Dopo aver brevemente analizzato i tre brani che compongono questo “Mope”, possiamo provare a definire la proposta sonora dei nostri genovesi. Un sound, quello dei Mope, nel quale convivono svariate anime differenti (amalgamate alla perfezione secondo me) che spaziano dal doom più sulfureo e ipnotico, al free jazz e all’ambient, passando per sonorità a volte post-metal, altre volte più drone, altre volte ancora riconducibili alle proposte più distorte di certo stoner.
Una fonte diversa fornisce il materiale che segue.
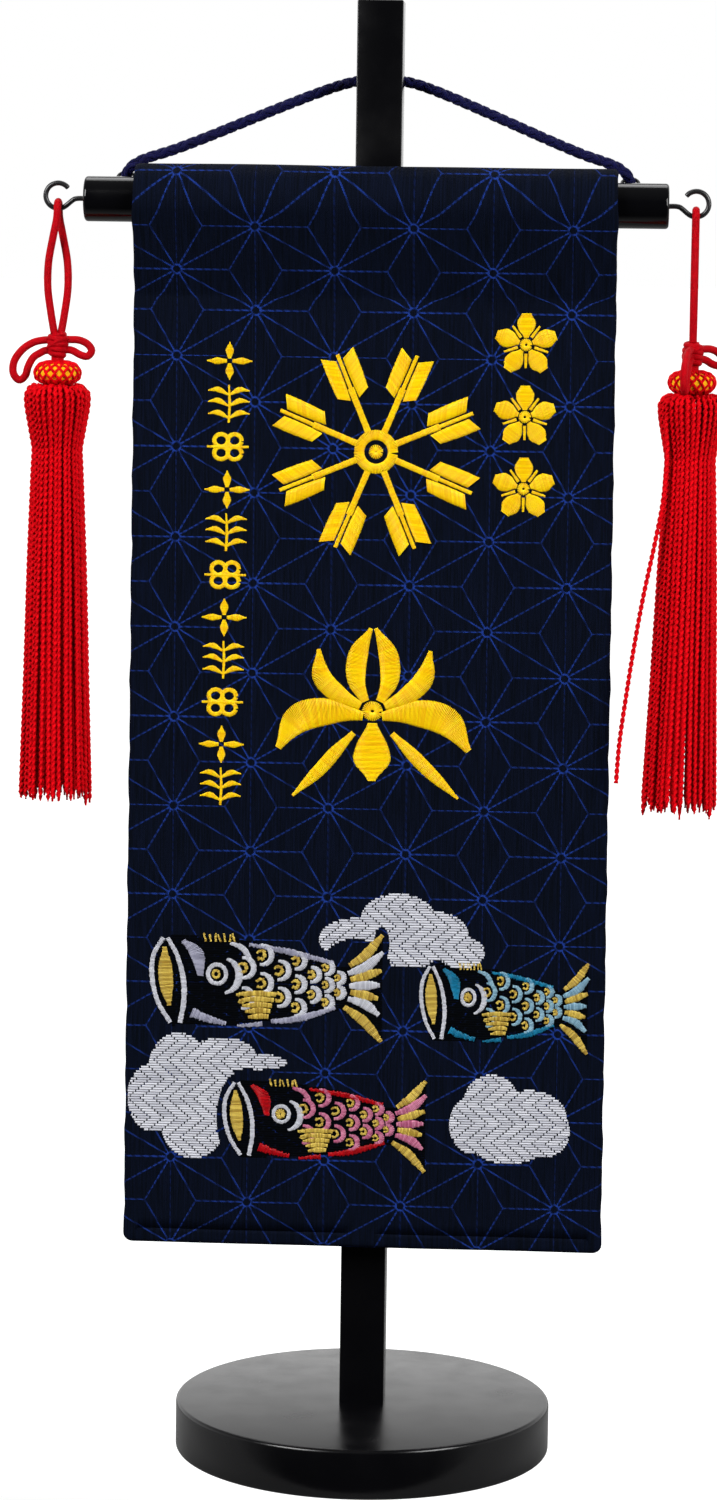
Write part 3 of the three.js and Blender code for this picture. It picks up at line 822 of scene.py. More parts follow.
def banner_layer(name, inset, depth, thickness, material, turned=None, corner=3.6):
    """A cut layer at a depth, solid, and turned over its edges where turned=(back depth, width)."""
    seam_rows = np.arange(PANEL_LENGTH, CLOTH_LENGTH - 0.4, 1.1)
    rows = np.r_[np.arange(inset + EDGE_STRIP, PANEL_LENGTH - 2, 4.5), seam_rows, CLOTH_LENGTH - 0.4]
    across = np.linspace(-1, 1, 45)
    where, depths, flats, faces = [], [], [], []

    def add(point, d, flat):
        where.append(tuple(point))
        depths.append(d)
        flats.append(flat)
        return len(where) - 1

    inner = []
    for s in rows:
        spots = [(t * (banner_half(s) - inset - EDGE_STRIP), s) for t in across]
        inner.append([add(spot, depth, spot) for spot in spots])
    for lower, upper in zip(inner, inner[1:]):
        for j in range(len(across) - 1):
            faces.append((lower[j], lower[j + 1], upper[j + 1], upper[j]))
    round_over = 0.0 if turned is None else (depth - turned[0]) / 2
    rings = []
    for nx, ns, s, x in layer_outline(inset, corner, rows, across):
        half = banner_half(max(s, inset)) - inset

        def held_back(strip):
            return min(max(x, -(half - strip)), half - strip), max(s, inset + strip)

        def outward(a):
            return start[0] + nx * a, start[1] + ns * a

        anchor, start = held_back(EDGE_STRIP), (x - nx * round_over, s - ns * round_over)
        ring = []
        for share in (0, 0.35, 0.7, 1):
            flat = tuple(a + (b - a) * share for a, b in zip(anchor, start))
            ring.append(add(flat, depth, flat))
        if turned is not None:
            for a in np.radians([30, 60, 90, 120, 150, 180]):
                rolled = depth - round_over * (1 - math.cos(a))
                ring.append(add(outward(round_over * math.sin(a)), rolled, outward(round_over * a)))
            fold = held_back(turned[1])
            for share in (0.5, 1):
                point = tuple(a + (b - a) * share for a, b in zip(start, fold))
                gone = round_over * math.pi + math.dist(point, start)
                ring.append(add(point, turned[0], outward(gone)))
        rings.append(ring)
    for a, b in zip(rings, rings[1:]):
        for k in range(len(a) - 1):
            faces.append((a[k], b[k], b[k + 1], a[k + 1]))
    where = np.array(where)
    points = cloth_points(where[:, 0], where[:, 1], np.array(depths))
    uv = np.array([((x / UV_WIDTH) + 0.5, (s + UV_LOW) / UV_HEIGHT) for x, s in flats])
    made = mesh_piece(name, points, faces, material, uv[np.array([v for f in faces for v in f])])
    edit_all(made, lambda: bpy.ops.mesh.remove_doubles(threshold=2e-6), face_outwards)
    front = min(made.data.polygons, key=lambda f: (f.center - Vector((0, -0.026, 0.3))).length)
    if front.normal.y > 0:
        edit_all(made, bpy.ops.mesh.flip_normals)
    wall = made.modifiers.new("wall", "SOLIDIFY")
    wall.thickness, wall.offset, wall.use_even_offset = thickness * MM, -1, True
    bpy.ops.object.modifier_apply(modifier="wall")
    made.data.polygons.foreach_set("use_smooth", [True] * len(made.data.polygons))
    return made


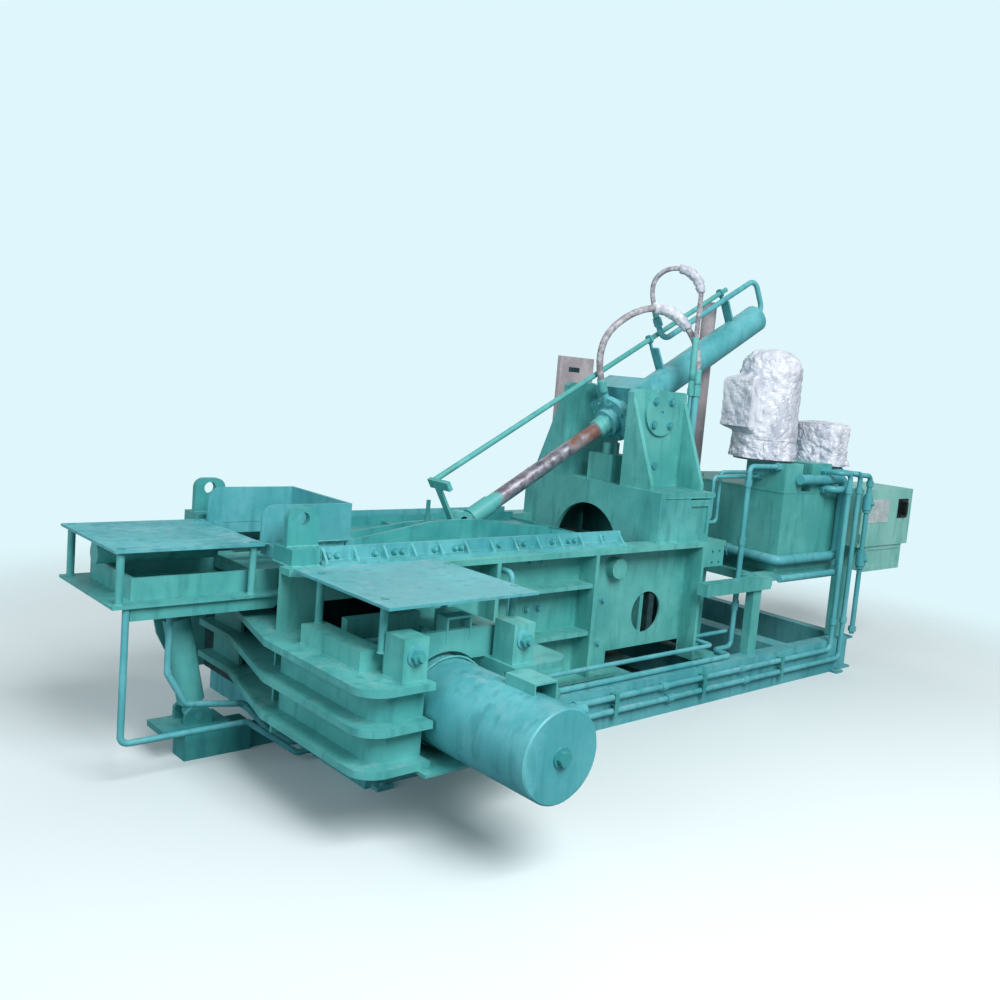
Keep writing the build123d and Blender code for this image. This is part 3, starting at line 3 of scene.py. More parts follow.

I gruppi che vengono in mente all’ascolto di questo album, oltre ai già citati Neurosis (sopratutto per le parti di batteria e per le atmosfere create da quest’ultima), Om e Earth, possono essere i Minsk, gli Yakuza e alcune cose fatti dagli Sleep.
I Mope con questo loro omonimo album ci ha fatto piombare per 30 minuti in un abisso sonoro nel quale regnava suprema l’oscurità asfissiante e la sensazione di angoscia claustrofobica e dove abbiamo dovuto guardare in faccia i mostri che assediano i meandri più inesplorati della nostra mente. Creature spaventose, opprimenti, angoscianti incarnate dalla gigantesca piovra, o quella che assomiglia ad una piovra, (un artwork che rappresenta alla perfezione le atmosfere e le sensazioni create dalla musica dei Mope) che domina la copertina di questo debutto, i cui tentacoli sembrano volerci intrappolare per sempre in questo vortice distorto, solo a tratti smorzato dalla malinconia del sax.